In some project, I must access the machine code instructions of a function for debugging reasons.
My first approach (I decided to do it differently) was to convert a function pointer to the function to a data pointer using a union
like this:
void exampleCode(void)
{
volatile union {
uint8_t ** pptr;
void (* pFunc)(void);
} u;
uint8_t ** copyPptr;
uint8_t * resultPtr;
#if 1
u.pptr = (uint8_t **)0x10000000;
#endif
u.pFunc = &myFunction;
copyPptr = u.pptr;
/* The problem is here: */
resultPtr = copyPptr[109];
*resultPtr = 0xA5;
}
If I remove the line u.pptr = (uint32_t **)0x10000000
, the compiler assumes that copyPptr
two lines below has an undefined value (according to the C standard, converting function pointers to data pointers is not allowed).
For this reason, it "optimizes" the last two lines out (which is of course not wanted)!
However, the volatile
keyword means that the C compiler must not optimize away the read operation of u.pptr
in the line copyPptr = u.pptr
.
From my understanding, this also means that the C compiler must assume that it is at least possible that a "valid" result is read in this read operation, so copyPptr
contains some "valid" pointer.
(At least this is how I understand the answers to this question.)
Therefore, the compiler should not optimize away the last two lines.
Is this a compiler bug (GCC for ARM) or is this behavior allowed according to the C standard?
EDIT
As I have already written, I already have another solution for my problem.

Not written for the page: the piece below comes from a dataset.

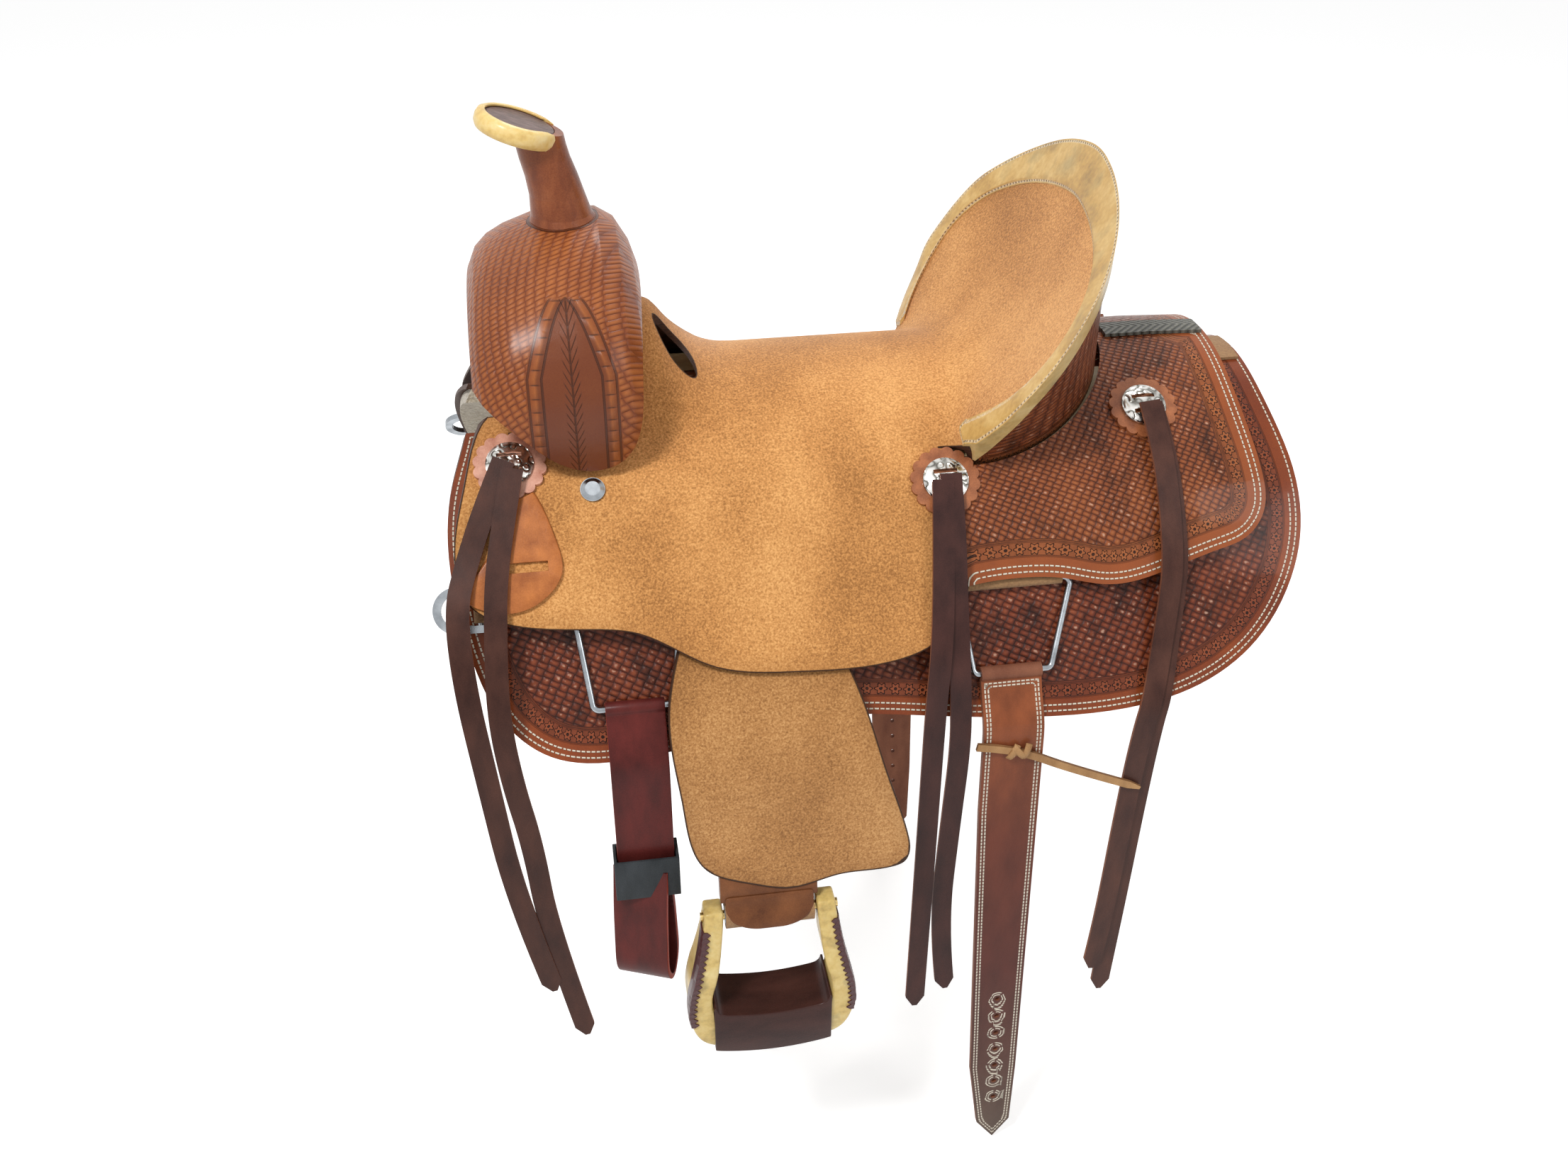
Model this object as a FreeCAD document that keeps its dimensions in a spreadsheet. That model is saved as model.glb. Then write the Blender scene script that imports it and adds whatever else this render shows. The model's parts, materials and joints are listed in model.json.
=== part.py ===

I asked this question because I'm trying to understand why the union
solution did not work to avoid similar problems in the future.
In the comments, you asked me for my exact use case:
For debugging reasons, I need to access some static
variable in some library that comes as object code.
The disassembly looks like this:
.text
.global myFunction
myFunction:
...
.L1:
.word .theVariableOfInterest
.data:
# unfortunately not .global!
.theVariableOfInterest:
.word 0
What I'm doing is this:
I set copyPtr
to myFunction
. If K
is (.L1-myFunction)/4
, then copyPtr+K
points to .L1
and copyPtr[K]
points to .theVariableOfInterest
.
So I can access the variable using *(copyPtr[K])
.
From the disassembly of the object file, I can see that K
is 109.
All this works fine if copyPtr
contains the correct pointer.
EDIT 2
It's much simpler to reproduce the problem with gcc -O3
:
char a, c;
char * b = &a;
void testCode(void)
{
char * volatile x;
c = 'A';
*x = 'X';
}
It's true that uninitialized variables cause undefined behavior.
However, if I understand the description of volatile
in the draft "ISO/IEC 9899:TC3" of the C99 standard correctly, a volatile
variable would not be "uninitialized" if I stop the program in the debugger (using a breakpoint) at the line c = 'A'
and copy the value of b
to x
in the debugger.
On the other hand, some other statement was saying that using volatile
for local variables in current C++ (not C) versions already causes undefined behavior ...
Now I'm wondering what is true for modern C (not C++) versions.